La demeure se meurt, les femmes s’étiolent et un témoin, le narrateur, architecte hébergé brièvement arrive juste au moment où la passion sacrificielle bascule dans l’intrigue calculée.

Le récit
du narrateur commence comme une exploration sociologique tour à tour étonnée, amusée, naïve puis enchantée dans cette famille hors du commun. Le verbe est vif mais strictement châtié, la complicité immanente, les scènes quotidiennes et pourtant extraordinaires d’une tribut familiale à la morale opportune boosté à l’énergie du désespoir. Autarcique, célibataire mais féconde, économe et inventive, fière mais sans scrupule, la famille La Diguière impose sa règle comme une évidence et pousse chacun de ses membres à œuvrer pour la Passion commune. Ainsi l’aînée, Madame La Diguière cherchera-t-elle l’ultime solution à leur indigence dans un mariage d’argent sous les conseils cyniques mais désarmants de ses filles et petites filles.

Car il faut tout faire pour que la maison survive à l’hiver, réparer le toit est un minimum mais la somme, pour refaire à l’identique, demande de trouver d’autres revenus. On se laisse prendre, comme le témoin de ces scènes, au jeu spontané et impudique. Choqués, puis pardonnant, séduit par la franchise des moyens qui justifient une fin presque honorable. Mais le récit évolue, un second volet s’ouvre et le nœud se resserre, les consciences s’opacifient, la manière devient plus sournoise et la frontière entre le désir et l’acte se franchit sans état d’âme, en toute impunité.

Humour, de plus en plus noir, légèreté grave et gravité des petits riens, le détail et la rigueur dans l’écriture subjective du narrateur nous entraînent, insatiables, à évorer l’histoire. Narrateur qui, poussé par sa curiosité, deviendra détenteur d’une vérité étouffante, dont les ombres malsaines viennent nous hanter longtemps après avoir refermé le livre.

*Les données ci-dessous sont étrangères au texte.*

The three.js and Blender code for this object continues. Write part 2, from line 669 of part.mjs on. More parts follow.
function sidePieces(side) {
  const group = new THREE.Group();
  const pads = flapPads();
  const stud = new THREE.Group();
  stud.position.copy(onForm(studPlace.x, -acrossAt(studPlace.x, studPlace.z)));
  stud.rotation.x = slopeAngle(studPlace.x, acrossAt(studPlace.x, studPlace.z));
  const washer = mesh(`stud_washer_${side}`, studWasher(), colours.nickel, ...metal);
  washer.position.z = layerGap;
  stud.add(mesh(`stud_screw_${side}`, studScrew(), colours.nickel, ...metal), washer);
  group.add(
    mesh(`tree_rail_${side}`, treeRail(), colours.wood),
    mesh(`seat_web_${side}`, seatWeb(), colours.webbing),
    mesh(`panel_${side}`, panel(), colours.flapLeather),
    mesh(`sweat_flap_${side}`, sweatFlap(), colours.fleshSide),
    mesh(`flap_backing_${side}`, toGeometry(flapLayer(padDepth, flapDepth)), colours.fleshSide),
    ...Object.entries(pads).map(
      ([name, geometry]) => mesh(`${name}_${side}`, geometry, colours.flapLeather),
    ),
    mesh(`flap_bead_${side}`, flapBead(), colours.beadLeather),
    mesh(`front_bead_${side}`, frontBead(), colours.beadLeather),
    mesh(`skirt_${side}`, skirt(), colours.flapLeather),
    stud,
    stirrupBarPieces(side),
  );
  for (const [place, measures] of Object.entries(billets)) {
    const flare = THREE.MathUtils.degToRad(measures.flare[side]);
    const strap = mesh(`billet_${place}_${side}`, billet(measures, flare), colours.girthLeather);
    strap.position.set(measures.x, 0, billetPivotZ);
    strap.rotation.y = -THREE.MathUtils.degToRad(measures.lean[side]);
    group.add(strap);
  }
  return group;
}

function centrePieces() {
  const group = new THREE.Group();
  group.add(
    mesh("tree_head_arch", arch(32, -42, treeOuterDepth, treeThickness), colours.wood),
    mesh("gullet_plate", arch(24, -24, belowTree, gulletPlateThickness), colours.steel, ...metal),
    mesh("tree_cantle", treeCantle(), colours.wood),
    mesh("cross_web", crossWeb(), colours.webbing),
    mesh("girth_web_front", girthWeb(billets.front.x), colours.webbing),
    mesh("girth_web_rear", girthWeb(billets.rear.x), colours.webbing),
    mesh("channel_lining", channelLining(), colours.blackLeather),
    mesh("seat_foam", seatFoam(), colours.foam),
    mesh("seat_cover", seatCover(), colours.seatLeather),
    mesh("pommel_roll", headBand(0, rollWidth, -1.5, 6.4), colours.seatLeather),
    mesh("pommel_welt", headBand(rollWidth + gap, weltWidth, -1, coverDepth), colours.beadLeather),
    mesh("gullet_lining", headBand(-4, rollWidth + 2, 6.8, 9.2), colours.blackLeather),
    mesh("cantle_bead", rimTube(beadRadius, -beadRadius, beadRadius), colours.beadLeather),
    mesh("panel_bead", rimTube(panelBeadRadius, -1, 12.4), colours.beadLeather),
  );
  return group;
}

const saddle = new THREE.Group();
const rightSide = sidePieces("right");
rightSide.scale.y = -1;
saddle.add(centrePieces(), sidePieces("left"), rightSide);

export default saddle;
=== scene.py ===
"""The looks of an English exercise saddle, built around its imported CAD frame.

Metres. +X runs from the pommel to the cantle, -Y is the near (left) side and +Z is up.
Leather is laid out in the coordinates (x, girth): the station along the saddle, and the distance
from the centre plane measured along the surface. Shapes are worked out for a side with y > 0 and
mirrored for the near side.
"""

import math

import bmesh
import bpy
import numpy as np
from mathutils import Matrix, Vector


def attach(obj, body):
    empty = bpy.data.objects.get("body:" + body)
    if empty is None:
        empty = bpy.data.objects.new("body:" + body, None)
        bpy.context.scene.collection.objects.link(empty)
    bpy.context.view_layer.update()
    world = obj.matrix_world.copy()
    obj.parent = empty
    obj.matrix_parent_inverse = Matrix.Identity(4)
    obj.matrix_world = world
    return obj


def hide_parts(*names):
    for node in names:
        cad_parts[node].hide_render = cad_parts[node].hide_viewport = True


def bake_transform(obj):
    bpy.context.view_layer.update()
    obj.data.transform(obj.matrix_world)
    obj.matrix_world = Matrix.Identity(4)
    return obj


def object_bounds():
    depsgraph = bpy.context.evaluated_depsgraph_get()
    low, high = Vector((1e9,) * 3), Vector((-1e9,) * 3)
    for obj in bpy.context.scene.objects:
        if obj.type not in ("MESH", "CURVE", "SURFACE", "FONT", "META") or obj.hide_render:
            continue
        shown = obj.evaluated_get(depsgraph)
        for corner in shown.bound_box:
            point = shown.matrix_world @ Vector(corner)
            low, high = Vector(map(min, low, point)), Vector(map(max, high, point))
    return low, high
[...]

Jacqueline Harpman semble approfondir dans ce roman une piste annexe lancée dans son précédent texte, « Le passage des éphémères » : le sentiment fou amoureux envers une maison. La personnalité de la demeure, cette force presque incarnée qu’elle a de nous faire nous dépasser, nous sublimer pour être à son service. Et c’est peut-être dans ce sulfureux matérialisme esthétique que le roman exhale sa plus grande immoralité.